> Aim: Quote only the lines from the line containing "Write part 2" to the line containing "piece.slab(*sides[::-1], RAW, INNER, RAW)", with both of those lines included, please, exactly as written.

> Extracted data:
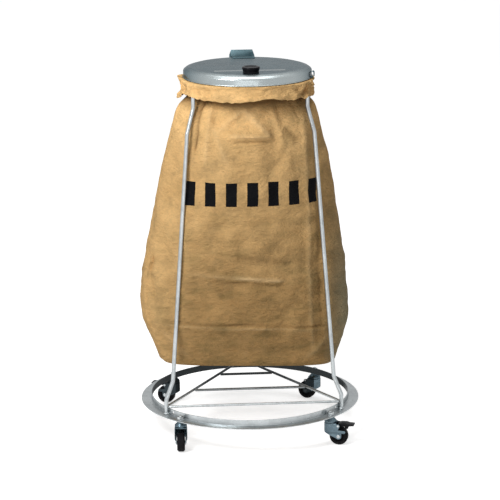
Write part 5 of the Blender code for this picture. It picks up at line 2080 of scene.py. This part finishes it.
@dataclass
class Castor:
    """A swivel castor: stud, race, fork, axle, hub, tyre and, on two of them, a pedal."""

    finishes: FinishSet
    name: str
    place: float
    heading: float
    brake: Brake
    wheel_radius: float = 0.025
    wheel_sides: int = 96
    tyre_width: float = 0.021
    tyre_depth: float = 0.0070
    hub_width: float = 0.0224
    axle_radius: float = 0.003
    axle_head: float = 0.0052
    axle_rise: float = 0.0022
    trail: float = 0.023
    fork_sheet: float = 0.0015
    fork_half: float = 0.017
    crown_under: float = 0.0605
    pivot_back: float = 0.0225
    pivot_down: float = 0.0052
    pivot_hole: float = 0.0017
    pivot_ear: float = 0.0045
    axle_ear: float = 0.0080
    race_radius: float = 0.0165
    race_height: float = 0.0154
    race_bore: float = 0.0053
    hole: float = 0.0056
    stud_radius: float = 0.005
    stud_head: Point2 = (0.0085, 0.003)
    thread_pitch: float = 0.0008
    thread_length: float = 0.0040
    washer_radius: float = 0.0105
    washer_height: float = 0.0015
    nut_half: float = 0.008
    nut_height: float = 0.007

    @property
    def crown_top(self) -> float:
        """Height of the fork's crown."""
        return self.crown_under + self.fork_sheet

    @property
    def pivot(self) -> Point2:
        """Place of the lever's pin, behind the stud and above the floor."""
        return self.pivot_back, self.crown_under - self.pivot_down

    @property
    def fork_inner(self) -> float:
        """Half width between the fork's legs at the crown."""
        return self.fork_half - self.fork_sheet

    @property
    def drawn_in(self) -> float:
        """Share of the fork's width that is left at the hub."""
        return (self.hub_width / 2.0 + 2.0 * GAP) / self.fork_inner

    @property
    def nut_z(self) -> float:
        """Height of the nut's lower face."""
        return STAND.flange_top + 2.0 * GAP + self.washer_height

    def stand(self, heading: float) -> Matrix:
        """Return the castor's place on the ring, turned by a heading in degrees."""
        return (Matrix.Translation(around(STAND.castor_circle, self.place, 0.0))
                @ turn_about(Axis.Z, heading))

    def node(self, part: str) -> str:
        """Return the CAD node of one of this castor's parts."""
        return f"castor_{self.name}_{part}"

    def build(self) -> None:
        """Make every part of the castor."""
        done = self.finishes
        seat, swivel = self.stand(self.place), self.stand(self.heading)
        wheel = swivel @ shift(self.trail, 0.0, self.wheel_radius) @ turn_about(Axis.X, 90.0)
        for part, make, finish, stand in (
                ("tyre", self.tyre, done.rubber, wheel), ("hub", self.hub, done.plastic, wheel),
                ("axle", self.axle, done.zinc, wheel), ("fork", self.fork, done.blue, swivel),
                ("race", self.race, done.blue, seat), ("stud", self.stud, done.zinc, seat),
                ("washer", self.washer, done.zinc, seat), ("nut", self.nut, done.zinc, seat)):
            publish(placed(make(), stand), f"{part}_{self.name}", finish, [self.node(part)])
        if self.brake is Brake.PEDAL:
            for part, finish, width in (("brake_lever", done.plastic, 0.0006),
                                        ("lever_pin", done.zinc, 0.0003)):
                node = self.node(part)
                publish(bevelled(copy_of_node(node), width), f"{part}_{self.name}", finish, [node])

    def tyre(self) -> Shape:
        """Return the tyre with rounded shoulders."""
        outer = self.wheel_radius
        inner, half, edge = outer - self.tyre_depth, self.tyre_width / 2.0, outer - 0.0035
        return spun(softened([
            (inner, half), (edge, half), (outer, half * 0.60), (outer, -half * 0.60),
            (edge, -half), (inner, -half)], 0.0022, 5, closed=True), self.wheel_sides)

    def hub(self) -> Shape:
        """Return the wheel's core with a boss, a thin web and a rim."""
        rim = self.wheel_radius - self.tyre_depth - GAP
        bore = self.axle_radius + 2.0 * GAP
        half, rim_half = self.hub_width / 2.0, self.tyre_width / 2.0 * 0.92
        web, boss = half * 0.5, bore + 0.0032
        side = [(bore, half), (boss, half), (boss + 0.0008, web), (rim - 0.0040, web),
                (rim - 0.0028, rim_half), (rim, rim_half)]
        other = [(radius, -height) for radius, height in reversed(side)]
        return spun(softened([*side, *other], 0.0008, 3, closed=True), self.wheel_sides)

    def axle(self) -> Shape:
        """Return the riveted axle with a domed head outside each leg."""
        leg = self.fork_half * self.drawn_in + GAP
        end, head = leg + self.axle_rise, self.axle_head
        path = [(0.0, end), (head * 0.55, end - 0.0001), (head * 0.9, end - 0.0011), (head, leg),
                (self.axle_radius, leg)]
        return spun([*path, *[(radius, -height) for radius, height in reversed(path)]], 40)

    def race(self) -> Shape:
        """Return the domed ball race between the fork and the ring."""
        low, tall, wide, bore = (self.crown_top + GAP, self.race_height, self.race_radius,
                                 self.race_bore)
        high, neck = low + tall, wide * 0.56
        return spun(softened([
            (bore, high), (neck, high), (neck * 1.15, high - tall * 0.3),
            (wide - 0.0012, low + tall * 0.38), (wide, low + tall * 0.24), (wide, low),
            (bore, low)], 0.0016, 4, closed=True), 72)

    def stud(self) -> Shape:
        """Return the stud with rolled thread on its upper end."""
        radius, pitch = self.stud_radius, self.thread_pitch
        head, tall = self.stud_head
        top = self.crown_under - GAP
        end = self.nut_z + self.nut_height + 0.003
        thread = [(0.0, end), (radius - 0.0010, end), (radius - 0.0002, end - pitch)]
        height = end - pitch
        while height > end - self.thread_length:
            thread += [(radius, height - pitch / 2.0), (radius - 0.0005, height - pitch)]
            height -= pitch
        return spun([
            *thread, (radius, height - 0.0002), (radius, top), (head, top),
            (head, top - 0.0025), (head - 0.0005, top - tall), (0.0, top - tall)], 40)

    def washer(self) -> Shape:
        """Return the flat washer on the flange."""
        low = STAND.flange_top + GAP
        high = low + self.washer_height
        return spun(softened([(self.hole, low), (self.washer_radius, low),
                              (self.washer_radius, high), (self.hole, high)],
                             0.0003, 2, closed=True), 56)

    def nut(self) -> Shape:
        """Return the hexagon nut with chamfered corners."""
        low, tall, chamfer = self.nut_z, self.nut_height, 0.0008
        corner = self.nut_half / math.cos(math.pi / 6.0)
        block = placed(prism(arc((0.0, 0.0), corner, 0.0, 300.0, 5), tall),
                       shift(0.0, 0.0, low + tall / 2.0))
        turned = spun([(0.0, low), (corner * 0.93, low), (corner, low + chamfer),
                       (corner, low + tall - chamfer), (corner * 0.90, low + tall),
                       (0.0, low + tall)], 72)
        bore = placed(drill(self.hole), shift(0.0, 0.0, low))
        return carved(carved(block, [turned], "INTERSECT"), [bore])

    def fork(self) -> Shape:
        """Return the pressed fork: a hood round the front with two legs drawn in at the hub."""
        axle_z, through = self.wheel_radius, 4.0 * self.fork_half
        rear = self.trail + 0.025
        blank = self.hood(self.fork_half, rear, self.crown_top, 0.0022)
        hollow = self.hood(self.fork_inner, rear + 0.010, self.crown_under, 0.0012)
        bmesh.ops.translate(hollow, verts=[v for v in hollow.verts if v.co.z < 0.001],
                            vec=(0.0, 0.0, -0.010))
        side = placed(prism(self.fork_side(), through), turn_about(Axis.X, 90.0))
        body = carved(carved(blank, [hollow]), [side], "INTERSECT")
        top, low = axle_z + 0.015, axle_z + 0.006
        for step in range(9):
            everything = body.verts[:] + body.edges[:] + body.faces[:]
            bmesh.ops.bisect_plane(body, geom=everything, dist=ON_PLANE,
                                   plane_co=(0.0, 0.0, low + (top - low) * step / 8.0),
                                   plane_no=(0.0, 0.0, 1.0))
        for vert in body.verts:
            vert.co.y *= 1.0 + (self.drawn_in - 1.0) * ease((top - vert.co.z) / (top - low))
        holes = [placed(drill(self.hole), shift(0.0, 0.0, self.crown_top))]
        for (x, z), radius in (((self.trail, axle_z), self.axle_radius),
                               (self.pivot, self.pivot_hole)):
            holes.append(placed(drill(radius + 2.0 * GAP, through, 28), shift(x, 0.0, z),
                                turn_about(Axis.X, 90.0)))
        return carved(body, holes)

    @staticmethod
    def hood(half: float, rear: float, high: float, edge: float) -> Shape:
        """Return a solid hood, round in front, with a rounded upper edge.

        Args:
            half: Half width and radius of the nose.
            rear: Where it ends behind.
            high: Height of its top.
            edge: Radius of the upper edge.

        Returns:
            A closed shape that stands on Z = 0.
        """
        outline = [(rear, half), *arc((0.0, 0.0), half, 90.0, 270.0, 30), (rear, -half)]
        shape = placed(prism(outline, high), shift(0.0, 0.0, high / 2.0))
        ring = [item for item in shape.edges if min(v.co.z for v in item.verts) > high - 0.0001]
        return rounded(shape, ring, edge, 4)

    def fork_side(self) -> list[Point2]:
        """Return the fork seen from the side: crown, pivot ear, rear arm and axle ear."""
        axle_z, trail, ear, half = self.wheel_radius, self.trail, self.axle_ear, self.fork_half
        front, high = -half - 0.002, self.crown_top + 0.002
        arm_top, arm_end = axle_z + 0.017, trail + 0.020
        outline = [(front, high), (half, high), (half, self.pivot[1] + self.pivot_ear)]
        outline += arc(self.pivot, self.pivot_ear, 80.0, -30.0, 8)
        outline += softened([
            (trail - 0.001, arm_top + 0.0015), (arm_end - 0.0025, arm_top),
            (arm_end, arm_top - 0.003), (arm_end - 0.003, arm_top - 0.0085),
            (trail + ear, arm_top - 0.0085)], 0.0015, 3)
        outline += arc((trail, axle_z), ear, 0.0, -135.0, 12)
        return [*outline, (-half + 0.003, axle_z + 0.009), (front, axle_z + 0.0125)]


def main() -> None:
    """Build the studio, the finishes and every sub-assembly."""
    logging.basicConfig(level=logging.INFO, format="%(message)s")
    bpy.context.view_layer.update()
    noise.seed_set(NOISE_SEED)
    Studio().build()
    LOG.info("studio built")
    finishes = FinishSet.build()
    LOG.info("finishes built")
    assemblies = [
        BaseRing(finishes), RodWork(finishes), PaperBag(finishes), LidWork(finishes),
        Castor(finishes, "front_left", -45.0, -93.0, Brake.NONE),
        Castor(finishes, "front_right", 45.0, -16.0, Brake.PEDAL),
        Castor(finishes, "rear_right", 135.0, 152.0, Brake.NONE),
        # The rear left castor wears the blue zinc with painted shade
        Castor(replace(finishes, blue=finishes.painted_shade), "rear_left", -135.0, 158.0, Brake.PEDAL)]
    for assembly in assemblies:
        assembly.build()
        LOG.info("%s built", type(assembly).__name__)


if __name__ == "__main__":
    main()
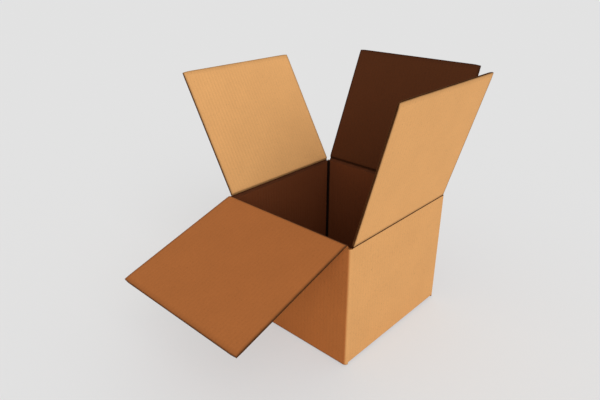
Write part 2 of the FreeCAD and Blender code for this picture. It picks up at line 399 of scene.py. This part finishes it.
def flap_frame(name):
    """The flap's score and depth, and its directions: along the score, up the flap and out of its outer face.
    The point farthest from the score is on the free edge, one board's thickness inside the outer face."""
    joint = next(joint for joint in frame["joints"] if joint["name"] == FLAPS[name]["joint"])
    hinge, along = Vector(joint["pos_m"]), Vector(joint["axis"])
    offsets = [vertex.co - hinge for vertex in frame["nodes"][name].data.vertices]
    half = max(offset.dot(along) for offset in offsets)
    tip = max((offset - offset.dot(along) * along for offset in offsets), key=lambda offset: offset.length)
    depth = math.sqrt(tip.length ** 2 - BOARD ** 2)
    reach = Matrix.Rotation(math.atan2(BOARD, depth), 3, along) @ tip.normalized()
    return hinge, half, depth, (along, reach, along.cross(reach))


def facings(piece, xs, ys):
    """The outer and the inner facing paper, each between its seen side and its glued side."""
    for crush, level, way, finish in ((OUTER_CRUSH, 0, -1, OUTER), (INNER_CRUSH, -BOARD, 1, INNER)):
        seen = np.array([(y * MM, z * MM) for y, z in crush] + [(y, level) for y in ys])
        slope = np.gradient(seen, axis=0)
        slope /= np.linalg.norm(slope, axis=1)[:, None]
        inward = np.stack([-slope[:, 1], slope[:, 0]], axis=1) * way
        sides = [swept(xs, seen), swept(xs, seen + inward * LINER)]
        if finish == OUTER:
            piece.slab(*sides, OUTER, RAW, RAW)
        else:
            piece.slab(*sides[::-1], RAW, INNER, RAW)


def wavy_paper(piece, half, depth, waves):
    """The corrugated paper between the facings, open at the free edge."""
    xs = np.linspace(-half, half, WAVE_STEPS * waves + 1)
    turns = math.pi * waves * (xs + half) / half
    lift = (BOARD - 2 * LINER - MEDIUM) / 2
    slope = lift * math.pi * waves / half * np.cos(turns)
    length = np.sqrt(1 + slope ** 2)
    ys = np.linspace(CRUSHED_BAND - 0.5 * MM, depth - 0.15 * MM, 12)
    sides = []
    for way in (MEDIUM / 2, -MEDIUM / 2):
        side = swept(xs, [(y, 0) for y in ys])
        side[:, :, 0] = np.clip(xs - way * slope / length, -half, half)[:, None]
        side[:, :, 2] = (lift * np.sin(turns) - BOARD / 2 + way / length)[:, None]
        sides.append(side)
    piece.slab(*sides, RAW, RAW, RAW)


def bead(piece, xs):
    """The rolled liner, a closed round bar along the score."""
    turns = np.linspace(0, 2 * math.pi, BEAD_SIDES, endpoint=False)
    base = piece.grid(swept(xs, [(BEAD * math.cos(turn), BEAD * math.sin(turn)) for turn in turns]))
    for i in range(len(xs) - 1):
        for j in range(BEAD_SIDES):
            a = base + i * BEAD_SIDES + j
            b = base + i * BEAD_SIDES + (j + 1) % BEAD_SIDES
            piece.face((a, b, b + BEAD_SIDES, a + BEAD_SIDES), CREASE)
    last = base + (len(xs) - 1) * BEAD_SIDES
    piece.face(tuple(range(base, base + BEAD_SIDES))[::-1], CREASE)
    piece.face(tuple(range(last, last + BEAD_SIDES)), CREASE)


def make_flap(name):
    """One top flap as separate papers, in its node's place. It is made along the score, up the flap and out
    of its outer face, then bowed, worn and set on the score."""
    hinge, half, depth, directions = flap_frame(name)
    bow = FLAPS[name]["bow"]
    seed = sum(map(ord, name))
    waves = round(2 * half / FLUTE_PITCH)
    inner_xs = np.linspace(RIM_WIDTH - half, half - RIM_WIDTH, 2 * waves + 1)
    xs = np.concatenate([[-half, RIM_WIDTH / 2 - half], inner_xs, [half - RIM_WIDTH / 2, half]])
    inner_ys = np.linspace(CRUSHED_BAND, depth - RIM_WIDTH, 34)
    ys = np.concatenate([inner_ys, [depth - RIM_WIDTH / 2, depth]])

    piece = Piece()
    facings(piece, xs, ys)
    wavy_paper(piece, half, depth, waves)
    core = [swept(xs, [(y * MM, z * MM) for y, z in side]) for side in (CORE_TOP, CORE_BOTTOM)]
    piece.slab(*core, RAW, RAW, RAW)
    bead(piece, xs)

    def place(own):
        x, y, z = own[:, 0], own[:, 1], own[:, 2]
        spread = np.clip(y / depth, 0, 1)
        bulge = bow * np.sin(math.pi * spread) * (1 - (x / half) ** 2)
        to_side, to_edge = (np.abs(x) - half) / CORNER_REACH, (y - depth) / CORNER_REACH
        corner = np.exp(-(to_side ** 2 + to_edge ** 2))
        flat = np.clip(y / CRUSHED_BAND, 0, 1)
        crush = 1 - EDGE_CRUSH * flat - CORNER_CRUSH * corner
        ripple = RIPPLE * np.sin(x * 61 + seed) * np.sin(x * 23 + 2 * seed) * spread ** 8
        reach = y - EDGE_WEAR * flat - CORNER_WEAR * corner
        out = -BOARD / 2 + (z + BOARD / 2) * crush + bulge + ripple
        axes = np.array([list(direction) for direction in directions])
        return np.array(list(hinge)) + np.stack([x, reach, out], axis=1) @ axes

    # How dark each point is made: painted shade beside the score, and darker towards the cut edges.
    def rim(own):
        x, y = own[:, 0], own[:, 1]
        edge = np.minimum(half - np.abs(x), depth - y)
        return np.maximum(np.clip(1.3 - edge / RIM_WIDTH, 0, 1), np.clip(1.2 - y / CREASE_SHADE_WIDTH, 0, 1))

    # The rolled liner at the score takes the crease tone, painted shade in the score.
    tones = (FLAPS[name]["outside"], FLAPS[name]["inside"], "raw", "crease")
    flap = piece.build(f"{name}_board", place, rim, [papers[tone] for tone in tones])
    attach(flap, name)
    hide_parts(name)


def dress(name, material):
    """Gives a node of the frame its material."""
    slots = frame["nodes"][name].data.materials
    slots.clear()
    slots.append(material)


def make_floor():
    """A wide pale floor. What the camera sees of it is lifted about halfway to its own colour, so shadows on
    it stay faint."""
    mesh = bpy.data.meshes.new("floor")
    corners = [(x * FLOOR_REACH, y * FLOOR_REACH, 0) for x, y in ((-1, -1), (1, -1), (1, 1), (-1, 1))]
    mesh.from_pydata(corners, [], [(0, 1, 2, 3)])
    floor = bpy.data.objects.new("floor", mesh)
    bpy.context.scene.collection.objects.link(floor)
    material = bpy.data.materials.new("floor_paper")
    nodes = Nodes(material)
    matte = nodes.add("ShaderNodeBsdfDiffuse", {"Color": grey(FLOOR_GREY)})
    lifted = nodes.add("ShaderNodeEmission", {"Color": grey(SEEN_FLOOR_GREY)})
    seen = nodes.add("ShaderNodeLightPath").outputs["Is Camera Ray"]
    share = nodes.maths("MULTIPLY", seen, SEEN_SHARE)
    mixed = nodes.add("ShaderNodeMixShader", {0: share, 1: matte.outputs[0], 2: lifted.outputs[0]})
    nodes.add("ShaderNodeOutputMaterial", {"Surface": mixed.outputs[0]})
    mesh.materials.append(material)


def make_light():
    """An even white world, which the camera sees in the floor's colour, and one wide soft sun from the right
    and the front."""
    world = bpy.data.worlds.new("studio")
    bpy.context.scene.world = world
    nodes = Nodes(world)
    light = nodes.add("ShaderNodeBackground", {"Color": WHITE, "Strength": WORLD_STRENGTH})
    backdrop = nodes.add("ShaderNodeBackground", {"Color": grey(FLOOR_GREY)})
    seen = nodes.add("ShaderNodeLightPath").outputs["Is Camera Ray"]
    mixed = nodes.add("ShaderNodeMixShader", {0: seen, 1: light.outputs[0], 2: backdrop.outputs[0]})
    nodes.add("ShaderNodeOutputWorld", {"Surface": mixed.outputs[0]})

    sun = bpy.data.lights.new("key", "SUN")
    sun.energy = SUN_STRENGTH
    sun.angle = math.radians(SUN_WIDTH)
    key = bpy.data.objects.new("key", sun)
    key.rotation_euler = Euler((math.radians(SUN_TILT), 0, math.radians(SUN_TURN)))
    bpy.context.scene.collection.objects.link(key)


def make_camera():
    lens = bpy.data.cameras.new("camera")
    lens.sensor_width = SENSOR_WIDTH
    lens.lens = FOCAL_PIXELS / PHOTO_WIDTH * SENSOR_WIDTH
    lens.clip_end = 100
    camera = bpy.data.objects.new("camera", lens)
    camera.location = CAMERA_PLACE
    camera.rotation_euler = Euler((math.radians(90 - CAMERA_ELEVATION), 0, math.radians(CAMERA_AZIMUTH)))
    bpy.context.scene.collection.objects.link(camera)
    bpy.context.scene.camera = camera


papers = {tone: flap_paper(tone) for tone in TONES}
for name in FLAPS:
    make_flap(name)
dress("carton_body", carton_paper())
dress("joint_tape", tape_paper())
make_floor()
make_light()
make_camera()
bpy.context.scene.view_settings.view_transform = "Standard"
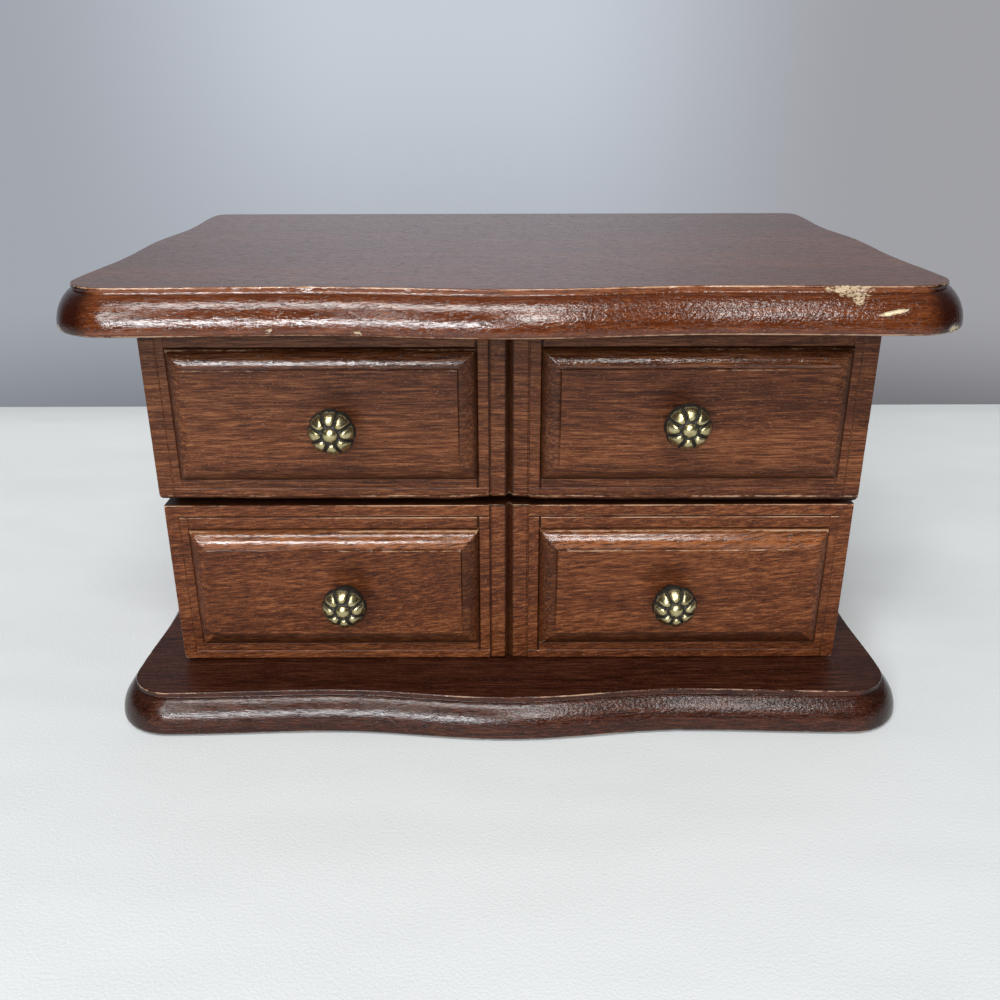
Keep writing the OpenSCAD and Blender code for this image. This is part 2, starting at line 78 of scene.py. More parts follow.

> Solution for this task:
Write part 2 of the FreeCAD and Blender code for this picture. It picks up at line 399 of scene.py. This part finishes it.
def flap_frame(name):
    """The flap's score and depth, and its directions: along the score, up the flap and out of its outer face.
    The point farthest from the score is on the free edge, one board's thickness inside the outer face."""
    joint = next(joint for joint in frame["joints"] if joint["name"] == FLAPS[name]["joint"])
    hinge, along = Vector(joint["pos_m"]), Vector(joint["axis"])
    offsets = [vertex.co - hinge for vertex in frame["nodes"][name].data.vertices]
    half = max(offset.dot(along) for offset in offsets)
    tip = max((offset - offset.dot(along) * along for offset in offsets), key=lambda offset: offset.length)
    depth = math.sqrt(tip.length ** 2 - BOARD ** 2)
    reach = Matrix.Rotation(math.atan2(BOARD, depth), 3, along) @ tip.normalized()
    return hinge, half, depth, (along, reach, along.cross(reach))


def facings(piece, xs, ys):
    """The outer and the inner facing paper, each between its seen side and its glued side."""
    for crush, level, way, finish in ((OUTER_CRUSH, 0, -1, OUTER), (INNER_CRUSH, -BOARD, 1, INNER)):
        seen = np.array([(y * MM, z * MM) for y, z in crush] + [(y, level) for y in ys])
        slope = np.gradient(seen, axis=0)
        slope /= np.linalg.norm(slope, axis=1)[:, None]
        inward = np.stack([-slope[:, 1], slope[:, 0]], axis=1) * way
        sides = [swept(xs, seen), swept(xs, seen + inward * LINER)]
        if finish == OUTER:
            piece.slab(*sides, OUTER, RAW, RAW)
        else:
            piece.slab(*sides[::-1], RAW, INNER, RAW)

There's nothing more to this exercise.